The cluster join worked this time. the existing node
172.28.185.41 did hang “sudo systemctl stop snap.lxd.daemon” and
after leaving it for 10 minutes I ended up having to kill the PID
before I could start it.

  How long does a cluster during start up have to get quorum? I

originally had a 2 node cluster which I now no is bad practices
and why I was trying to add a 3rd. Is it possible that if a 2 node
cluster is not started at the same time them it’ll fail to get
quorum. What happens when a single node is rebooted in a 2 node
cluster?

Thanks
Mat

Normally in a 2-node cluster you get only one voting database node: you start a new cluster with a single node which will be your voting database node, then you add a second node which will not be a voting database node immediately. The second node is promoted to be a voting database node only when you add a third node, at that point you have 3 voting database nodes.

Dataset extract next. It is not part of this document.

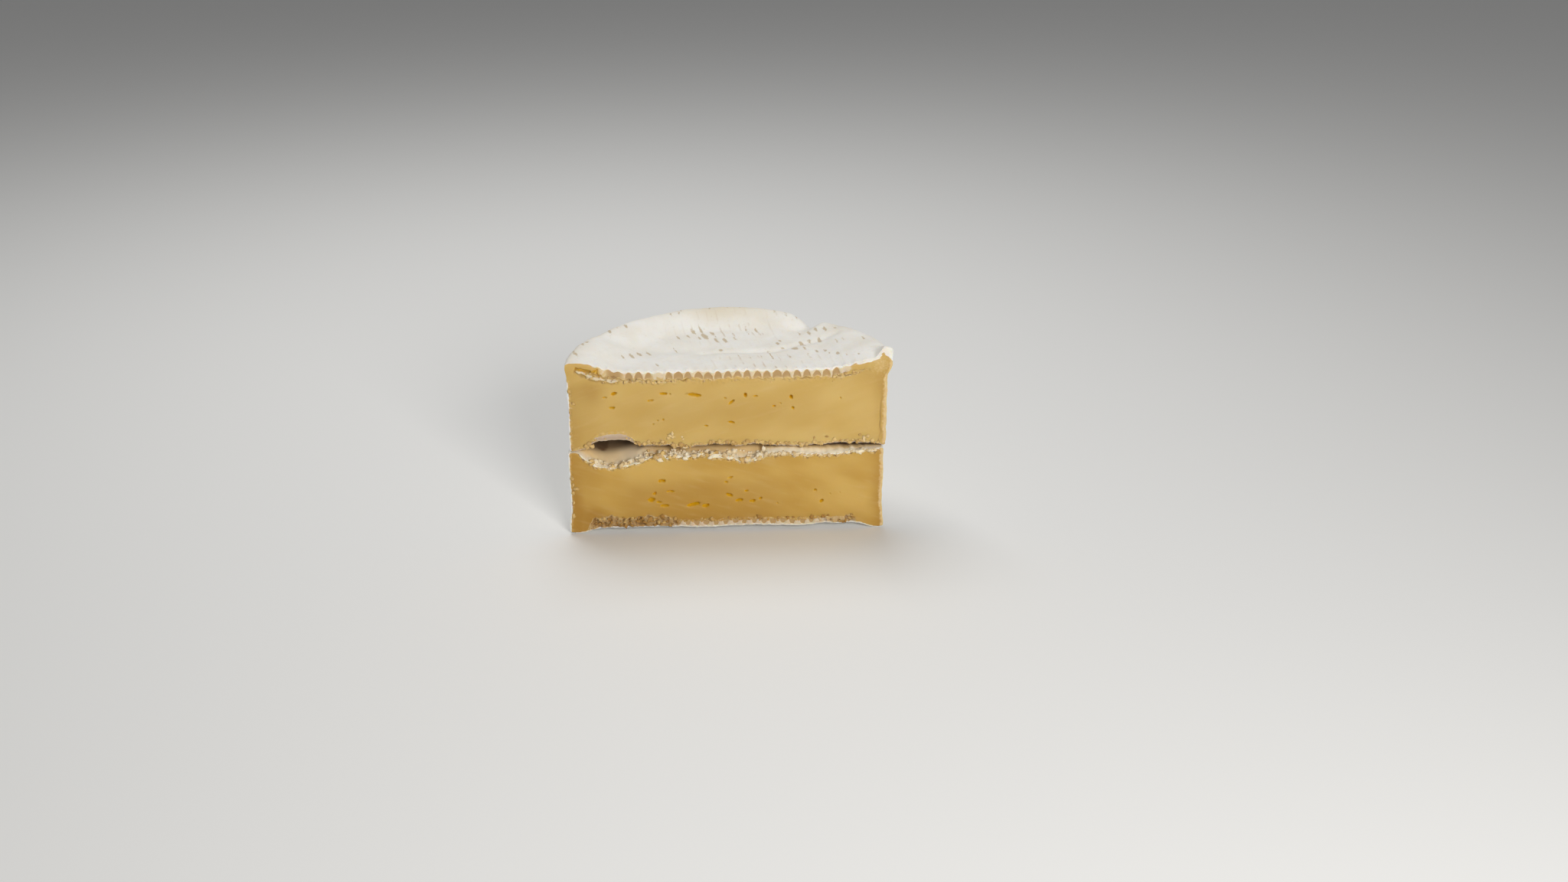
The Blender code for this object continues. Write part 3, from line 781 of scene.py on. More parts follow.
# Rounds the cut's edge: how far in from the sharp corner, and how far the surface drops there
def roundOff(distance, radius):
    kept = np.where(distance < radius, 0.293 * radius + 0.707 * distance, distance)
    inside = np.clip(radius - kept, 0, radius)
    return kept, radius - np.sqrt(radius**2 - inside**2)


def dressFace(half, places, onFace, marks, paintFace):
    x, z = places[onFace, 0], places[onFace, 2]
    top, low = half["topAtCut"](x), half["lowAtCut"](x)
    fromTop, fromLow = np.maximum(top - z, 0), np.maximum(z - low, 0)
    ends = places[onFace & (np.abs(places[:, 1]) < 1e-6)]
    level = np.linspace(ends[:, 2].min(), ends[:, 2].max(), 60)
    reach = [np.abs(ends[:, 0])[np.abs(ends[:, 2] - at) < 1.5] for at in level]
    width = np.interp(z, level, [near.max() for near in reach])
    fromSide = np.maximum(width - np.abs(x), 0)

    painted = paintFace(x, z, fromTop, fromLow, fromSide)
    eyes, gold, browShadow = eyeHollows(half, x, z)
    painted["gold"] = np.maximum(painted["gold"], gold)
    # the eyes' painted rim shadows take the cracks' dark tone
    painted["crack"] = np.maximum(painted["crack"], 0.7 * browShadow)
    # the paste is riper, and darker, near the rind and the base; painted shade darkens it more at
    # the left end, towards the base and in a few patches
    nearRind = fade(fromSide + lumps(x, 60, z, 6, 1.5), 0, 6)
    nearRind *= 0.3 + 0.4 * smooth(x, -10, 10) + 0.4 * smooth(-x, 10, 30) * fade(z, 13, 19)
    left = fade(x + lumps(x, 61, z, 9, 3), -50, -38)
    nearBase = fade(fromLow, 0, 9) if half is lowerHalf else 0 * x
    if half is upperHalf:
        middle = 0.3 * bump(z - 44, 5) * fade(np.abs(x + 4), 20, 40)
        middle = middle + 0.45 * bump(np.hypot(x - 47, z - 57), 4)
        left = left * fade(z, 53, 57) + 1.1 * bump(np.hypot(x + 45, z - 52.5), 4.5)
    else:
        middle = 0.5 * fade(z, 15, 23) * between(x, -42, -30, 10, 30)
        middle = middle + 0.7 * bump(np.hypot((x + 45) / 1.3, z - 6.5), 3.5)
    painted["ripeAndShade"] = np.clip(nearRind + 0.45 * left + 0.4 * nearBase + middle, 0, 1)
    radius = detail["edgeRound"] * (1 + lumps(x, 55, 0, 2.5, 0.4))
    lip = radius + (upperHalf["lipRound"] - radius) * hollow(x, 0 * x) * (half is upperHalf)
    softer = radius + 0.6 * fade(np.abs(x), 44, 50)
    keptTop, dropTop = roundOff(fromTop, softer)
    keptLow, dropLow = roundOff(fromLow, lip)
    dropSide = roundOff(fromSide, 0.5 + 0 * x)[1]
    relief = np.clip(painted["relief"], *detail["reliefLimits"])
    places[onFace, 1] = np.maximum(np.maximum(dropTop, dropLow), dropSide) + eyes - relief
    places[onFace, 2] = np.where(fromTop < fromLow, top - keptTop, low + keptLow)
    for name, values in marks.items():
        values[onFace] = painted.get(name, 0)


wear = {
    "depth": 0.12,
    # x, y, length, width, how brown. They were read at this level, the rim's, and go down the
    # line of sight to the sunken surface.
    "readLevel": 61.8,
    "places": (
        (-51.3, 12.3, 9, 1.3, 0.7), (-49.3, 21.2, 3.5, 1.0, 0.8), (-47.8, 22.9, 2, 1.5, 0.6),
        (-40.5, 33.4, 4, 1.0, 0.9), (-35.0, 38.6, 3, 1.0, 0.9), (-37.8, 37.0, 2, 0.8, 0.5),
        (-32.0, 8.0, 4, 1.3, 1.0), (-29.4, 9.4, 4, 1.2, 1.0), (-26.3, 9.9, 5, 1.0, 1.0),
        (-34.8, 7.1, 3.5, 0.7, 0.7), (-23.2, -0.9, 2.5, 1.0, 0.7), (-20.0, 54.4, 3, 1.8, 0.9),
        (-19.3, 50.3, 2.5, 0.6, 0.7), (-16.6, 52.5, 2.5, 1.0, 0.7), (-16.0, 46.6, 3.5, 0.6, 0.8),
        (-5.9, 50.5, 4, 0.9, 0.9), (-2.7, 49.8, 4, 1.0, 0.8), (0.5, 51.2, 4, 1.0, 0.9),
        (0.9, 47.3, 4, 1.8, 0.8), (4.8, 49.0, 4, 2.4, 0.5), (8.4, 49.3, 3, 1.6, 0.8),
        (18.0, 49.4, 5, 0.9, 0.7), (21.8, 49.4, 3, 1.2, 0.6), (21.7, 44.4, 2.5, 0.9, 0.9),
        (25.4, 44.4, 2.5, 0.7, 0.8), (8.2, 39.8, 1.2, 0.7, 0.8), (-11.3, 31.2, 4, 1.2, 1.0),
        (-8.6, 34.0, 4.5, 0.9, 0.9), (-7.3, 26.6, 6.5, 2.0, 1.0), (-9.1, 24.8, 3, 1.0, 0.7),
        (-4.7, 29.4, 4, 1.2, 1.0), (-3.4, 22.3, 5, 1.0, 0.9), (-3.6, 25.9, 2.5, 0.8, 0.7),
        (-0.4, 21.9, 5, 1.2, 1.0), (2.9, 23.7, 3, 0.8, 0.7), (7.3, 32.6, 6, 1.1, 0.6),
        (10.7, 33.4, 5, 0.8, 0.6), (11.8, 28.0, 3, 0.9, 0.8), (-13.0, 26.6, 3.5, 0.8, 0.8),
        (-16.4, 25.1, 4.5, 0.6, 0.9), (17.5, 18.0, 2.8, 1.2, 1.0), (18.4, 20.5, 2, 0.8, 0.9),
        (25.5, 27.6, 3, 0.9, 0.8), (28.9, 28.4, 4, 1.0, 0.9), (31.4, 32.3, 3, 1.0, 0.9),
        (34.7, 32.3, 3.5, 1.0, 0.9), (38.4, 33.4, 1.5, 1.0, 0.8), (47.3, 22.3, 3, 0.9, 0.8),
        (38.0, 19.1, 3, 0.9, 0.6), (40.2, 21.2, 2.5, 0.8, 0.6), (32.0, 19.8, 4, 1.1, 1.0),
        (28.4, 18.4, 3, 1.0, 0.8), (25.5, 16.9, 3, 1.4, 1.0), (26.4, 15.9, 2.5, 1.4, 0.9),
        (30.2, 9.8, 3, 1.0, 0.9), (23.0, 12.9, 2.5, 2.6, 1.0), (26.4, 12.6, 4, 0.9, 0.8),
        (33.2, 10.3, 2.5, 0.9, 1.0), (34.5, 8.0, 1.5, 0.5, 0.7), (37.2, 7.4, 2, 0.9, 1.0),
        (40.2, 6.2, 1.5, 0.6, 0.7), (44.2, 6.4, 1.2, 0.7, 0.7), (27.7, 4.8, 5, 0.9, 0.5),
        (21.0, 5.1, 5, 1.0, 0.5), (14.5, 6.9, 11, 0.45, 0.9), (-2.0, 11.9, 1, 1.5, 0.9),
        (19.0, 12.6, 1.2, 1.5, 0.6), (-17.3, 12.3, 7, 0.4, 0.8), (17.7, 5.9, 5, 0.5, 0.4),
        (8.0, 3.7, 5, 0.5, 0.4), (11.2, 5.9, 6, 0.4, 0.35), (3.7, 6.6, 4, 0.4, 0.35),
    ),
}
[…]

I’m not sure what happened in your situation, probably something went wrong when you added the third node the first time.

Thanks for your help on getting me up and running. I think I was reboot each of the 2 nodes independently and then losing the cluster leader. The strange thing is I was still able to manage the containers with the 2 node clusters so looks like I was losing a cluster leader but not quorum.